The idea that government soldiers defend freedom carries with it an implicit assumption that if the government soldiers did not defend freedom, then this vitally important task would go undone. This is a positive claim which carries a burden of proof that statists generally do not bother to try to fulfill. Perhaps it is because they know they cannot; after all, government militaries are funded by taxation and currency debasement, which violate property rights and freedom of association. To quote Hans-Hermann Hoppe, an expropriating property protector is a contradiction of terms. And there is no reason why the market should fail to provide a service that is strongly desired by everyone for everyone (except for a few criminals, and even they want it for themselves but not for their victims), to the point that most people will tolerate the oppressions of statism just to obtain a counterfeit version of it.
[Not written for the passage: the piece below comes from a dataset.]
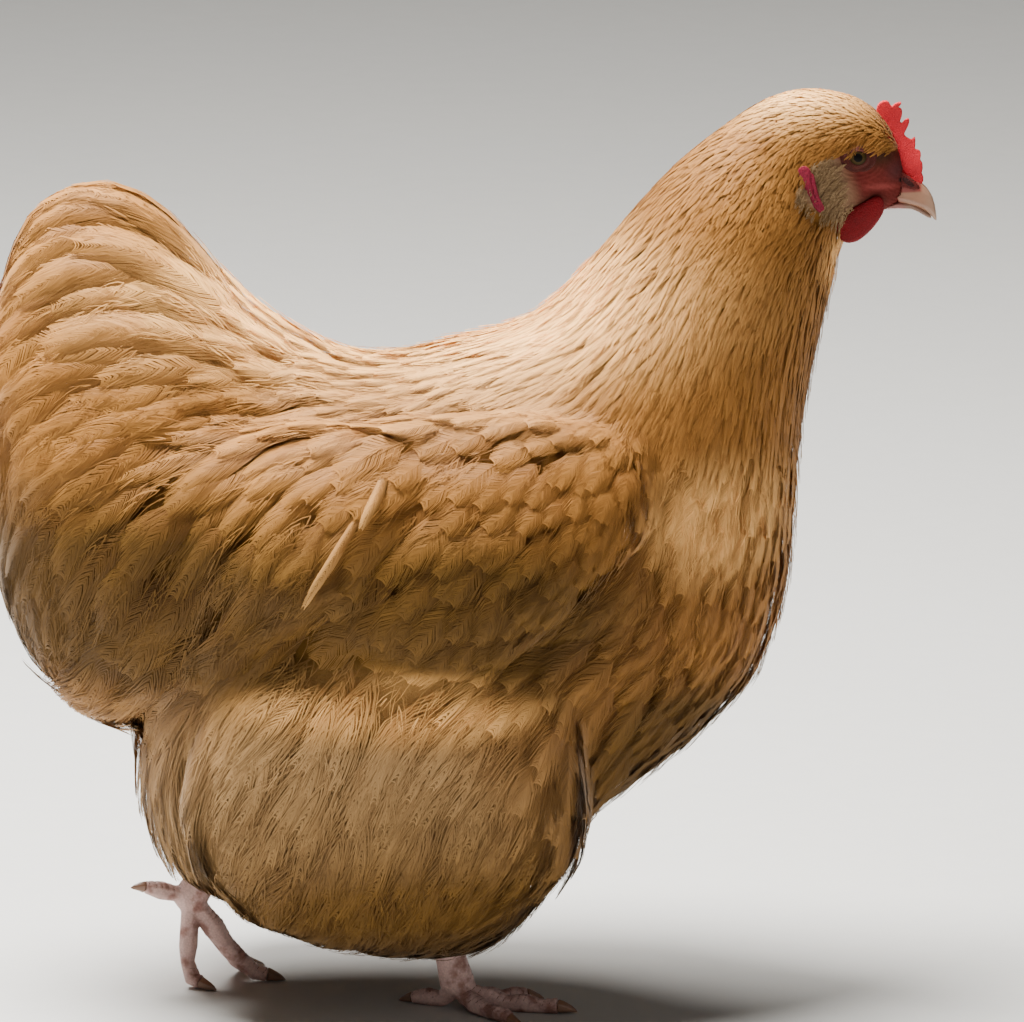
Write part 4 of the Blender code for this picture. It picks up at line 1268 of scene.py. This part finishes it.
class HEN_OT_eyes(bpy.types.Operator):
    """The eyeballs, and the lids round them"""

    bl_idname = "hen.eyes"
    bl_label = "Eyes"

    def execute(self, context):
        finish = eye_finish()
        # The lids' skin, darkened in part as painted shade from the brow.
        folds = fleshy_finish("lid_skin", tuple(context.scene.hen_head.lid), 1500.0, 0.6)
        for name, side in SIDES.items():
            centre = eye_centre(side)
            low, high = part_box("eye_" + name)
            radius = (high.x - low.x) / 2
            bpy.ops.object.select_all(action="DESELECT")
            bpy.ops.mesh.primitive_uv_sphere_add(
                segments=64, ring_count=32, radius=radius, location=centre, rotation=(math.pi / 2, 0, 0)
            )
            ball = context.active_object
            bpy.ops.object.transform_apply(location=True, rotation=True, scale=True)
            bpy.ops.object.shade_smooth()
            ball.name = ball.data.name = "eyeball_" + name
            finished(ball, finish, ["eye_" + name])
            finished(solid_of("lids_" + name, *self.lids(centre, radius, side)), folds)
        return {"FINISHED"}

    def lids(self, eye, radius, side):
        """A ring of folds round the eye: its inner lip lies on the ball, and its rim sinks into the face."""
        face = tree_of(bpy.data.objects["skin"].data)
        reach = bpy.context.scene.hen_head.opening / 2
        points = []
        for wide, lift, share in LID_RINGS:
            for j in range(LID_AROUND):
                turn = 2 * math.pi * j / LID_AROUND
                way = Vector((math.cos(turn), 0, math.sin(turn)))
                opening = Vector((reach * way.x, 0, reach * (LID_TOP if way.z > 0 else LID_BOTTOM) * way.z))
                start = eye + opening + way * (LID_RINGS[-1][0] * MM)
                hit = face.ray_cast(start + Vector((0, side * 0.03, 0)), Vector((0, -side, 0)))[0]
                lip = math.sqrt(radius**2 - opening.length_squared)
                place = eye + opening + way * (wide * (1 - 0.55 * max(way.z, 0)) * MM)
                room = max(radius**2 - (place.x - eye.x) ** 2 - (place.z - eye.z) ** 2, 0)
                flat = lip + share * (abs(hit.y) - abs(eye.y) - lip)
                place.y += side * (max(flat, math.sqrt(room) + 0.15 * MM) + lift * MM)
                points.append(place)
        return points, bands(len(LID_RINGS), LID_AROUND)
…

From this, one can only conclude that either the troops are willfully doing the opposite of defending freedom or they are being deceived. Since they (like most other people) are propagandized to the point of saturation by government schools, churches, and establishment media programming and advertising, it is reasonable to conclude that the latter is usually the case.

2. Praising the troops is selfish and irresponsible. Self-defense is one of the most fundamental rights, and the most important personal responsibility, as the abdication of this responsibility endangers all other rights and responsibilities. Of course, there is nothing wrong with hiring another person or group of people to help one fulfill such a basic need. But as shown above, governments are not hired by you, do not work for you, and do not provide defense services in an objective sense. The troops are ultimately in the position they are in because too few of us do what is necessary to provide for our own defense, including self-defense against the state. It is therefore because of the selfishness (in the form of risk aversion with respect to confronting aggressors) and irresponsibility of most of the American people that the troops are risking their lives at the behest of politicians in the first place.
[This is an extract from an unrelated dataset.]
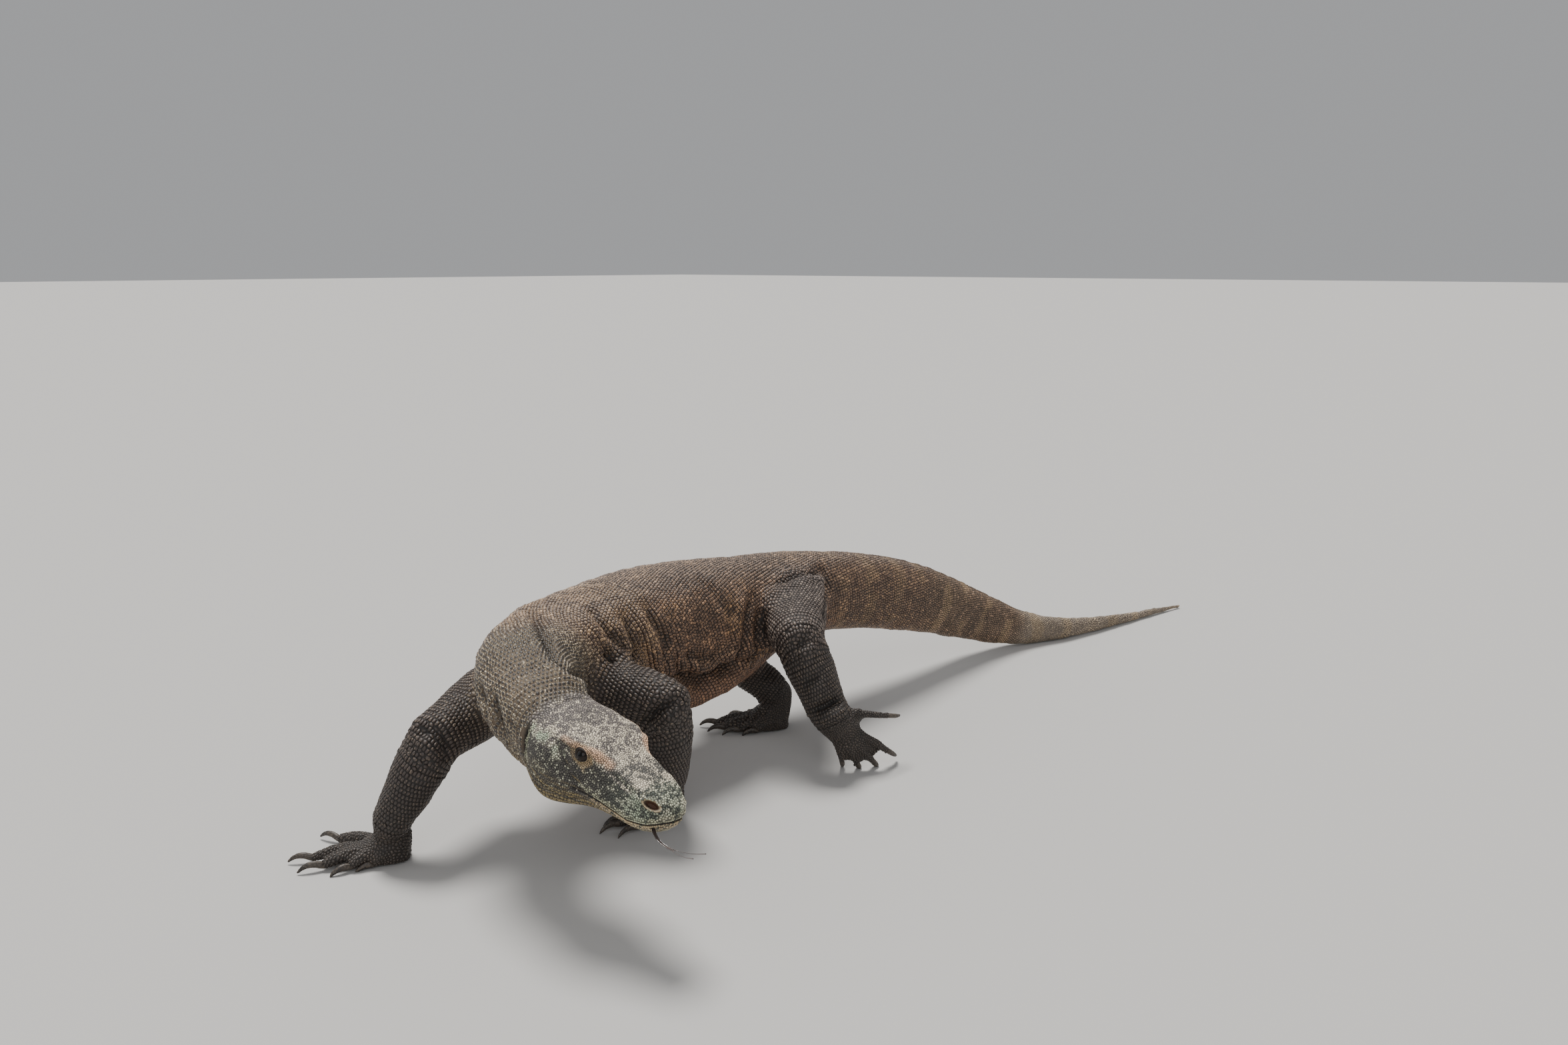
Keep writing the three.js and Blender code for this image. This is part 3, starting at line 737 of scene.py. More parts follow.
# creases of the hide: width, depth and height of the bulge beside it in mm, then points along each crease,
# as metres along the spine, or a limb and metres along it, and degrees round it (0 the left side, 90 the top)
folds = {
    "hip top": (11, 2.8, 1.8, [(0.729, 39), ("hind_left", 0.004, 78), (0.857, 39), (0.889, 47)]),
    "behind the thigh": (13, 5.0, 2.2, [(0.889, 45), (0.881, 25), ("hind_left", 0.012, 160),
        ("hind_left", 0.096, 142)]),
    "before the thigh": (14, 5.6, -2.2, [(0.681, 22), (0.669, 8), (0.673, -6)]),
    "flank, behind": (12, 3.6, 2.4, [(0.657, 35), (0.633, 25), (0.621, 9), (0.617, -10), (0.584, -26)]),
    "flank, ahead": (11, 2.8, 1.6, [(0.661, 22), (0.653, 5), (0.661, -12), (0.657, -32), (0.649, -41)]),
    "under the flank": (20, 9.5, 5.6, [(0.464, -18), (0.500, -32), (0.536, -38), (0.564, -31), (0.596, -31),
        (0.629, -28)]),
    "sag": (12, 2.8, 2.0, [(0.472, -4), (0.528, -11), (0.56, -11)]),
    "behind the shoulder": (14, 4.6, 2.4, [(0.340, 41), (0.340, 26), (0.352, 7),
        ("fore_left", 0.024, 113)]),
    "second behind it": (12, 3.2, 1.8, [(0.396, 48), (0.396, 33), (0.42, 15), (0.432, -2)]),
    "armpit": (12, 6.8, 0, [(0.26, 17), ("fore_left", 0.0, 79), ("fore_left", 0.012, 80)]),
    "slanting": (14, 1.5, 1.2, [(0.536, 65), (0.552, 53), (0.568, 35), (0.605, 18)]),
    "shoulder top": (11, 2.8, 1.4, [(0.296, 65), (0.28, 47), (0.288, 28), (0.316, 14)]),
    "base of the neck": (12, 4.4, 2.4, [(0.248, 112), (0.148, 79), (0.084, 77), (0.052, 63), (0.188, -8)]),
    "neck, outer": (11, 3.6, 2.2, [(0.116, 164), (0.088, 170), (0.08, -168)]),
    "neck, inner": (11, 3.6, 2.2, [(0.072, 152), (0.052, 170), (0.036, -172)]),
    "right elbow": (12, 2.6, 1.6, [("fore_right", 0.156, 98), ("fore_right", 0.148, 124),
        ("fore_right", 0.148, 147), ("fore_right", 0.152, 172)]),
    "left elbow": (11, 4.6, 2.2, [("fore_left", 0.083, -3), ("fore_left", 0.087, 37),
        ("fore_left", 0.091, 61)]),
    "left ankle": (11, 5.2, 2.4, [("hind_left", 0.248, 14), ("hind_left", 0.248, 69),
        ("hind_left", 0.252, 141)]),
    "left knee": (11, 3.0, 1.6, [("hind_left", 0.156, 48), ("hind_left", 0.152, 96)]),
    "left shank": (11, 2.4, 1.4, [("hind_left", 0.2, 28), ("hind_left", 0.196, 89)]),
}
mirroredFolds = ["flank, behind", "flank, ahead", "under the flank", "sag", "second behind it", "slanting",
                 "shoulder top"]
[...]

3. Uniforms are not moral magic. From the act of argumentation, one can show the fact that morality is a valid concept and that there are moral rules which should be considered binding upon all people at all times. We should therefore hold a soldier to the same moral standard as a private citizen. In the line of duty, a soldier commits actions which would be punishable crimes if you or I did them. Every killing of a civilian is an act of murder. Every act of invading a innocent bystander’s private property is an act of trespassing. Every act of destruction that damages an innocent bystander’s property should require restitution. Putting on a uniform and excusing such behavior as doing the job assigned by one’s superiors in the name of a collectivist concept is morally irrelevant.

4. Defense would be better without government militaries. Admittedly, there are no empirical examples of a free market of private military companies providing military defense services in lieu of a government military. Part of the reason for this is that governments will use as much force as they must to keep such an idea from being tested, as its success would doom the state by depriving it of its essential monopolies (the other being criminal punishment). But there are reasons to believe that this could work, and that common criticisms of this idea do not withstand scrutiny.
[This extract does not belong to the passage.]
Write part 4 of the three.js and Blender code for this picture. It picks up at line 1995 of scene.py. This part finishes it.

The first thing to note is that a government military has a monopoly, and that this monopoly is maintained not because they satisfy customers in a free market so well that no one cares to compete with them, but because the state will use its military to destroy any competition within its borders. The presence of a monopoly with involuntary customers necessary leads to inferior quality of service and higher costs, as the monopolists need not provide superior quality of service and/or lower cost of service vis-à-vis a competitor. The opening of provision of military defense to a free market of competing providers must therefore lead to superior quality of service and/or lower cost of service.

The most common criticisms of competing private defense companies are that they will fight each other, that they will lead to rule by warlords, and that they will become a new monopoly on force. Rule by warlords and monopoly on force describe the situation under statism, so if the worst-case scenario is that eliminating government militaries just gets us another government military, all other cases must turn out better than this, making these into powerful arguments in favor of privatizing military defense. This leaves the concern that the private service providers will fight each other. We must recognize that the current service providers do fight each other, which caused 90 million deaths in the 20th century. As such, the bar of service quality that private military defense providers must exceed is set rather low. Fortunately, private military defense providers are limited in ways that government militaries are not. A private service provider must bear the cost of its own decisions, and engaging in aggressive wars is more expensive than defensive actions only. A company that sells war is thus at an economic disadvantage against a company that sells peace. Without the government monopoly on legal services granting immunity to the private soldiers as it does to soldiers of the government military, the private soldiers will be subject to the criminal punishments made prevalent by the defense companies in the area in question. The agencies that decide to fight also must take care not to damage or travel on ground held by customers of other agencies, as this would be considered trespassing, and a trespasser with an intent to murder others in a war is a trespasser who may be killed in self-defense. Thus one could expect to see every private property owner not involved with the warring agencies taking actions to destroy both sides of the conflict whenever they occupy land that is not owned by their customers. (And with no state to forbid ownership of certain types of weapons, the private property owners would be much more capable of stopping military hardware than they are now.) There is no guarantee against such a fight, but there are enough incentives working against it to consider it a remote possibility.